Im afraid I cant comment on any other nappies as I have a complete stash of tots bots easifits, which are the ones that you can buy in tescos.

They are a birth to potty nappy, and so far have done us proud. We have been using them for nearly 6 months, and they are washing very well. I have a stash of 20, and wash every night (economy 7). In the summer i peg them out and they dry during the day. At this time of year I've been putting them in the airing cupboard for about 24 hours and they are bone dry.

We have hardly had any nappy rash, and they are suiting us very well.

I bought 5 from tescos (4 white which are cheaper, and one starburst). The other 15 I bought online in a set and they worked out about £3 cheaper per nappy.
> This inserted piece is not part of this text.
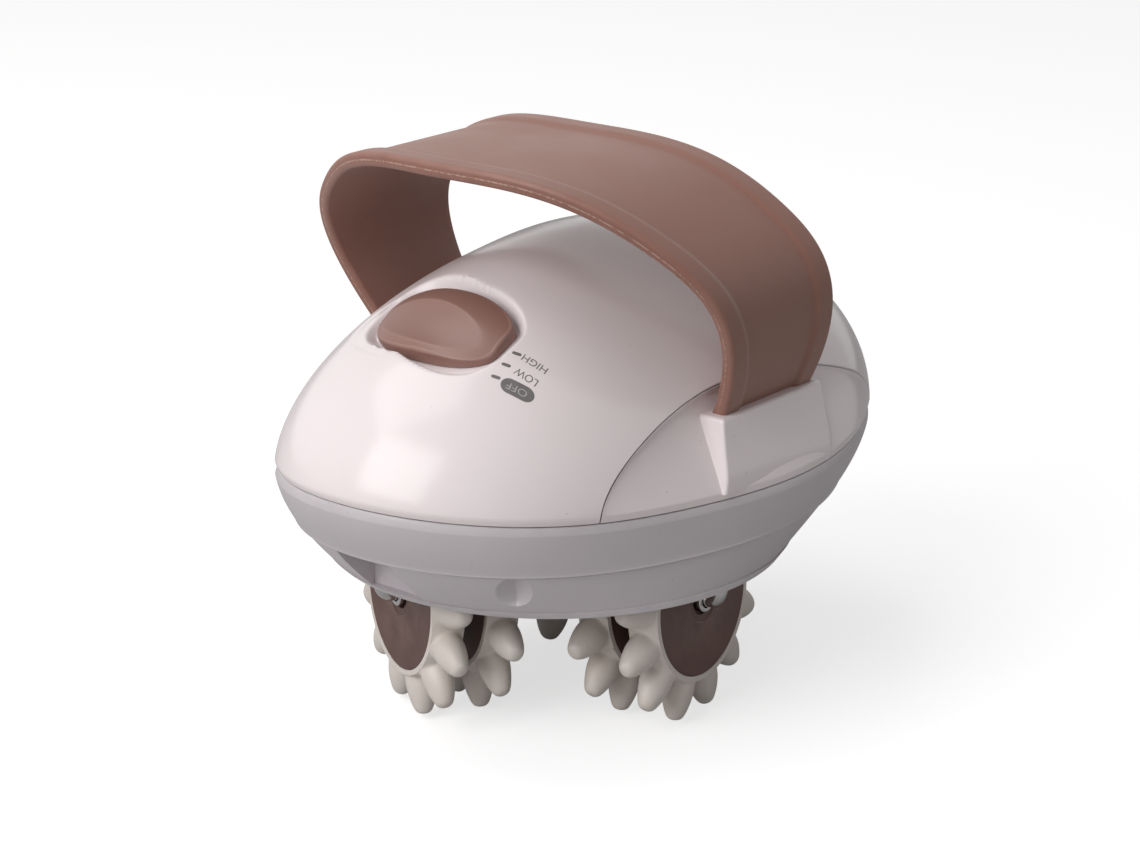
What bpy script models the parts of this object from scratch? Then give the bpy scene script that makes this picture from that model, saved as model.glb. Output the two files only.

They are the rainbow colours. 

I hoped that this helps.

Lisa

https://i911.photobucket.com/albums/ac315/mrsguest14-08-10/294602_10150310373841120_671216119_8708965_1433768371_n.jpg


----------



## mum22ttc#3

Thanks, I'm glad you said about the drying time, I forgot to ask and as we don't have a tumble dryer thats good to know.


----------



## sleeping bubs

hey I am also considering buying this brand but don't know whether to get the easy fits or the 2 parter ones any thought which are better??


----------



## Rachel_C

I like Easyfits but as with any nappy, I'd just buy one to try them out before investing any more money.

They can be a bit slow to dry as they're bamboo but they're quicker than bamboo nappies that don't have fold out layers. They are average absorbency wise but easily boosted. 

I wish they had a sewn on stay dry layer but some people prefer natural fabrics next to LO's skin and it's easy to add a stay dry liner anyway.

I don't really think you can directly compare the Easyfits and the Bamboozle Stretch (or Flexitots) as they're very different nappies. I have both and use them in different situations. Easyfits are an easy nappy to use so are good for dads or babysitters. They are very cute and last a decent length of time (can be boosted if LO needs a bit more absorbency). They wash and dry well. 

The Bamboozle Stretch have a very similar fit - the Size 2 are as wide in the crotch as Easyfits (quite wide, some might not like this but babies don't care and it's good for their hips anyway). They are easily boosted and some people can use them overnight with boosters (not us though). They are not as babysitter friendly but still pretty easy when you know they need a wrap too. They can be slow to dry but are quicker than Little Lambs, I find, and I also find that they are easier to boost than LLs and stay softer when air dried. 

Flexitots are good too, but a different fit - much narrower between the legs.

I tend to use Stretches when we're going out and I need something really reliable. I use them with other brand wraps - I like double gusset wraps and find the Tots Bots wraps a bit strange tbh!

I use Easyfits when I want something pretty to show off, especially when seeing other mums as they're a good example of how easy cloth can be and they're available in Tesco so that's easy to tell people. I sometimes put one in the changing bag as they're quick and easy to use in cramped changing rooms with a toddler running riot at my feet!

I use Flexitots first thing in the morning after a night nappy as they are squishy and narrow in the crotch, which I think must be nice for my LO after a bulky NN.


----------



## SammieGrace

Rachel_C said:


> I like Easyfits but as with any nappy, I'd just buy one to try them out before investing any more money.
> 
> They can be a bit slow to dry as they're bamboo but they're quicker than bamboo nappies that don't have fold out layers. They are average absorbency wise but easily boosted.
> 
> I wish they had a sewn on stay dry layer but some people prefer natural fabrics next to LO's skin and it's easy to add a stay dry liner

Just got two tots bots easyfits to try out. I have some fleece liners, do I need to use one with these diapers? Does the bamboo feel quite wet to the touch? Thanks!


----------



## Rachel_C

I would use a stay dry liner if you want LO to feel dry. Bamboo will stay feeling pretty soggy. Some people prefer the natural fibre against LO's skin though and aren't bothered by baby feeling wet.


----------